◆ **Information supplied**
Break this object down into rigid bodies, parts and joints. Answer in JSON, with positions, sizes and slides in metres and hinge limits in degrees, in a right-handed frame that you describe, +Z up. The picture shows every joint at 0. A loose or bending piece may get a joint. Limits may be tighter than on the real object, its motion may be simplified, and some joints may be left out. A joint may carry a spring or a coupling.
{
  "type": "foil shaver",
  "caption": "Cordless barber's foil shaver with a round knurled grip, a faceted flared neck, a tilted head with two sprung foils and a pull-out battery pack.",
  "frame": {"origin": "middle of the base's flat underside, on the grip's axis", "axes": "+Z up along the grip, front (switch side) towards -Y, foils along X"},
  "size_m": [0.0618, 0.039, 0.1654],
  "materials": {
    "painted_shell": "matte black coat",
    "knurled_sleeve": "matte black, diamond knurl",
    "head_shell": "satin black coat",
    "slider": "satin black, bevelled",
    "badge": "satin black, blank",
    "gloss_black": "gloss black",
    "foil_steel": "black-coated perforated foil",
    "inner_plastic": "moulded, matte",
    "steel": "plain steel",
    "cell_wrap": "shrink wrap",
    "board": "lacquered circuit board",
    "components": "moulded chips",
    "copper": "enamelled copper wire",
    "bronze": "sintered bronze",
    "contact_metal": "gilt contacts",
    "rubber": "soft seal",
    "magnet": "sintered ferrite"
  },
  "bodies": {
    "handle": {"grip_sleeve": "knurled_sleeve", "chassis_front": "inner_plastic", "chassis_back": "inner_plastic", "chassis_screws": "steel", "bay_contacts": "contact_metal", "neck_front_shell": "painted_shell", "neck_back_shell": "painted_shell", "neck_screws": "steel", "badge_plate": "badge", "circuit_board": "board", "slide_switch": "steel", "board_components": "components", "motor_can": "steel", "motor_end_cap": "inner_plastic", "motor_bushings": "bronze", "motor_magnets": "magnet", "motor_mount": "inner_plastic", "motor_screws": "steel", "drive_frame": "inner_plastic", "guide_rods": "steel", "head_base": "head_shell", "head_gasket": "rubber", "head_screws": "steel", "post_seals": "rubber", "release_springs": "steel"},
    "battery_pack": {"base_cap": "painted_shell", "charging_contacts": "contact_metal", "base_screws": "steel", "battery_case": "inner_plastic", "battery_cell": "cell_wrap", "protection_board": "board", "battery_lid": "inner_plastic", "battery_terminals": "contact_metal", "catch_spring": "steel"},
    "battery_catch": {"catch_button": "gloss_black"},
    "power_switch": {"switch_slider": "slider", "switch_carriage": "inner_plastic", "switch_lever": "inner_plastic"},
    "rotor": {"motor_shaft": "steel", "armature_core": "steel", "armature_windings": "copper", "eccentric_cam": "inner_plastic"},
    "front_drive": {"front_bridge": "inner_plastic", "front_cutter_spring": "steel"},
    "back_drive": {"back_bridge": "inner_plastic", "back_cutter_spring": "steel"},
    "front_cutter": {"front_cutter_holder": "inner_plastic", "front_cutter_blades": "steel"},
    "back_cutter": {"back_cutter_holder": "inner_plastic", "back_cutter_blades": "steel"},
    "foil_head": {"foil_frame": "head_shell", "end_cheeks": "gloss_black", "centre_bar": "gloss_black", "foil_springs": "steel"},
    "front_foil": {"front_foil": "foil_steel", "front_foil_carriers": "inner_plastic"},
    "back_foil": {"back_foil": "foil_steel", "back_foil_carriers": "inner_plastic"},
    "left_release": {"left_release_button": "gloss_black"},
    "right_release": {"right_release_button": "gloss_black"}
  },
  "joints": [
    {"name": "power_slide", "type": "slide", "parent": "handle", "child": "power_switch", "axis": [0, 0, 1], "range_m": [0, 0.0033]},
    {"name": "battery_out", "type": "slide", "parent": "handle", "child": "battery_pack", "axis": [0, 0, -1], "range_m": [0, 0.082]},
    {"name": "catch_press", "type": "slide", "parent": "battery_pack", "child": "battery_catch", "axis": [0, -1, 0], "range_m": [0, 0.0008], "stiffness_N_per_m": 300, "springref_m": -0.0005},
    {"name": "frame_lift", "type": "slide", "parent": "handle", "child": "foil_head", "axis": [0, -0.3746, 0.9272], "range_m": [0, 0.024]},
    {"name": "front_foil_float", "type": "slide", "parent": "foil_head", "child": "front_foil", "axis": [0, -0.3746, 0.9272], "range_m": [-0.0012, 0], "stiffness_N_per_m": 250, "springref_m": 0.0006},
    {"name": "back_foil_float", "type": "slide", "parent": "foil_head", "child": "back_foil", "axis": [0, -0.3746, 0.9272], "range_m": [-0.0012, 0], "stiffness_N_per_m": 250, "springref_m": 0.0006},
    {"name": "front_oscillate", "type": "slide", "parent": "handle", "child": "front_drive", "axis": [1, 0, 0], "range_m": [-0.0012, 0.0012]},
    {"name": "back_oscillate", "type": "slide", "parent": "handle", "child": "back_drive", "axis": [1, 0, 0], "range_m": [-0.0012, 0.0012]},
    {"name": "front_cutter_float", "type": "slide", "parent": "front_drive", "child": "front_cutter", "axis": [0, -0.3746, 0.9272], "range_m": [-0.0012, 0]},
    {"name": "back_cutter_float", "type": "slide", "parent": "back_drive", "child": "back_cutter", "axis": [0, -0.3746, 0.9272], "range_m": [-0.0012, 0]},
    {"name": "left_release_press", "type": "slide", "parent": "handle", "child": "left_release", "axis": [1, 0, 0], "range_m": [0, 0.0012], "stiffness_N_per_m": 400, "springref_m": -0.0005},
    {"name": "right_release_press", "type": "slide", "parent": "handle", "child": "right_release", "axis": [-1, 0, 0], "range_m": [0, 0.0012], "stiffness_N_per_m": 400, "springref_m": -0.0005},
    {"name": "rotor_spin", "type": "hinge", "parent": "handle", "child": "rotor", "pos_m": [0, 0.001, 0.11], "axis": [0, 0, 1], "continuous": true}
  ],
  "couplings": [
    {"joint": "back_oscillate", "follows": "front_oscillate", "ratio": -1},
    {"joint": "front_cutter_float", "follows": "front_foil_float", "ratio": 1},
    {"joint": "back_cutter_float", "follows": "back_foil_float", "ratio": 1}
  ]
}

◆ **Task objective**
Copy out the whole listing exactly; please set it all down.

◆ **The completed task**
Break this object down into rigid bodies, parts and joints. Answer in JSON, with positions, sizes and slides in metres and hinge limits in degrees, in a right-handed frame that you describe, +Z up. The picture shows every joint at 0. A loose or bending piece may get a joint. Limits may be tighter than on the real object, its motion may be simplified, and some joints may be left out. A joint may carry a spring or a coupling.
{
  "type": "foil shaver",
  "caption": "Cordless barber's foil shaver with a round knurled grip, a faceted flared neck, a tilted head with two sprung foils and a pull-out battery pack.",
  "frame": {"origin": "middle of the base's flat underside, on the grip's axis", "axes": "+Z up along the grip, front (switch side) towards -Y, foils along X"},
  "size_m": [0.0618, 0.039, 0.1654],
  "materials": {
    "painted_shell": "matte black coat",
    "knurled_sleeve": "matte black, diamond knurl",
    "head_shell": "satin black coat",
    "slider": "satin black, bevelled",
    "badge": "satin black, blank",
    "gloss_black": "gloss black",
    "foil_steel": "black-coated perforated foil",
    "inner_plastic": "moulded, matte",
    "steel": "plain steel",
    "cell_wrap": "shrink wrap",
    "board": "lacquered circuit board",
    "components": "moulded chips",
    "copper": "enamelled copper wire",
    "bronze": "sintered bronze",
    "contact_metal": "gilt contacts",
    "rubber": "soft seal",
    "magnet": "sintered ferrite"
  },
  "bodies": {
    "handle": {"grip_sleeve": "knurled_sleeve", "chassis_front": "inner_plastic", "chassis_back": "inner_plastic", "chassis_screws": "steel", "bay_contacts": "contact_metal", "neck_front_shell": "painted_shell", "neck_back_shell": "painted_shell", "neck_screws": "steel", "badge_plate": "badge", "circuit_board": "board", "slide_switch": "steel", "board_components": "components", "motor_can": "steel", "motor_end_cap": "inner_plastic", "motor_bushings": "bronze", "motor_magnets": "magnet", "motor_mount": "inner_plastic", "motor_screws": "steel", "drive_frame": "inner_plastic", "guide_rods": "steel", "head_base": "head_shell", "head_gasket": "rubber", "head_screws": "steel", "post_seals": "rubber", "release_springs": "steel"},
    "battery_pack": {"base_cap": "painted_shell", "charging_contacts": "contact_metal", "base_screws": "steel", "battery_case": "inner_plastic", "battery_cell": "cell_wrap", "protection_board": "board", "battery_lid": "inner_plastic", "battery_terminals": "contact_metal", "catch_spring": "steel"},
    "battery_catch": {"catch_button": "gloss_black"},
    "power_switch": {"switch_slider": "slider", "switch_carriage": "inner_plastic", "switch_lever": "inner_plastic"},
    "rotor": {"motor_shaft": "steel", "armature_core": "steel", "armature_windings": "copper", "eccentric_cam": "inner_plastic"},
    "front_drive": {"front_bridge": "inner_plastic", "front_cutter_spring": "steel"},
    "back_drive": {"back_bridge": "inner_plastic", "back_cutter_spring": "steel"},
    "front_cutter": {"front_cutter_holder": "inner_plastic", "front_cutter_blades": "steel"},
    "back_cutter": {"back_cutter_holder": "inner_plastic", "back_cutter_blades": "steel"},
    "foil_head": {"foil_frame": "head_shell", "end_cheeks": "gloss_black", "centre_bar": "gloss_black", "foil_springs": "steel"},
    "front_foil": {"front_foil": "foil_steel", "front_foil_carriers": "inner_plastic"},
    "back_foil": {"back_foil": "foil_steel", "back_foil_carriers": "inner_plastic"},
    "left_release": {"left_release_button": "gloss_black"},
    "right_release": {"right_release_button": "gloss_black"}
  },
  "joints": [
    {"name": "power_slide", "type": "slide", "parent": "handle", "child": "power_switch", "axis": [0, 0, 1], "range_m": [0, 0.0033]},
    {"name": "battery_out", "type": "slide", "parent": "handle", "child": "battery_pack", "axis": [0, 0, -1], "range_m": [0, 0.082]},
    {"name": "catch_press", "type": "slide", "parent": "battery_pack", "child": "battery_catch", "axis": [0, -1, 0], "range_m": [0, 0.0008], "stiffness_N_per_m": 300, "springref_m": -0.0005},
    {"name": "frame_lift", "type": "slide", "parent": "handle", "child": "foil_head", "axis": [0, -0.3746, 0.9272], "range_m": [0, 0.024]},
    {"name": "front_foil_float", "type": "slide", "parent": "foil_head", "child": "front_foil", "axis": [0, -0.3746, 0.9272], "range_m": [-0.0012, 0], "stiffness_N_per_m": 250, "springref_m": 0.0006},
    {"name": "back_foil_float", "type": "slide", "parent": "foil_head", "child": "back_foil", "axis": [0, -0.3746, 0.9272], "range_m": [-0.0012, 0], "stiffness_N_per_m": 250, "springref_m": 0.0006},
    {"name": "front_oscillate", "type": "slide", "parent": "handle", "child": "front_drive", "axis": [1, 0, 0], "range_m": [-0.0012, 0.0012]},
    {"name": "back_oscillate", "type": "slide", "parent": "handle", "child": "back_drive", "axis": [1, 0, 0], "range_m": [-0.0012, 0.0012]},
    {"name": "front_cutter_float", "type": "slide", "parent": "front_drive", "child": "front_cutter", "axis": [0, -0.3746, 0.9272], "range_m": [-0.0012, 0]},
    {"name": "back_cutter_float", "type": "slide", "parent": "back_drive", "child": "back_cutter", "axis": [0, -0.3746, 0.9272], "range_m": [-0.0012, 0]},
    {"name": "left_release_press", "type": "slide", "parent": "handle", "child": "left_release", "axis": [1, 0, 0], "range_m": [0, 0.0012], "stiffness_N_per_m": 400, "springref_m": -0.0005},
    {"name": "right_release_press", "type": "slide", "parent": "handle", "child": "right_release", "axis": [-1, 0, 0], "range_m": [0, 0.0012], "stiffness_N_per_m": 400, "springref_m": -0.0005},
    {"name": "rotor_spin", "type": "hinge", "parent": "handle", "child": "rotor", "pos_m": [0, 0.001, 0.11], "axis": [0, 0, 1], "continuous": true}
  ],
  "couplings": [
    {"joint": "back_oscillate", "follows": "front_oscillate", "ratio": -1},
    {"joint": "front_cutter_float", "follows": "front_foil_float", "ratio": 1},
    {"joint": "back_cutter_float", "follows": "back_foil_float", "ratio": 1}
  ]
}